# START OF Recorded data

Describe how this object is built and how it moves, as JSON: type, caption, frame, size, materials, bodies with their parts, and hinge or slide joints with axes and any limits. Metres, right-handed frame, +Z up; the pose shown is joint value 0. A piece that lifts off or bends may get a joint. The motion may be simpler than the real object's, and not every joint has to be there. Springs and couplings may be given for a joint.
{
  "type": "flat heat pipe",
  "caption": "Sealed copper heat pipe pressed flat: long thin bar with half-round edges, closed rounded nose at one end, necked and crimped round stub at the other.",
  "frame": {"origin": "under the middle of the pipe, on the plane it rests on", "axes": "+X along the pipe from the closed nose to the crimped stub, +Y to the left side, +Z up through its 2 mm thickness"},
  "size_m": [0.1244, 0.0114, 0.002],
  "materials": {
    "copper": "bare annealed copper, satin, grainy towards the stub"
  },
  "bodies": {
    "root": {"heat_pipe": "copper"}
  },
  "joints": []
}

# END OF Recorded data

What is the number of lines in the data above that include the word "caption"? Answer with that number only.

Worked answer: 2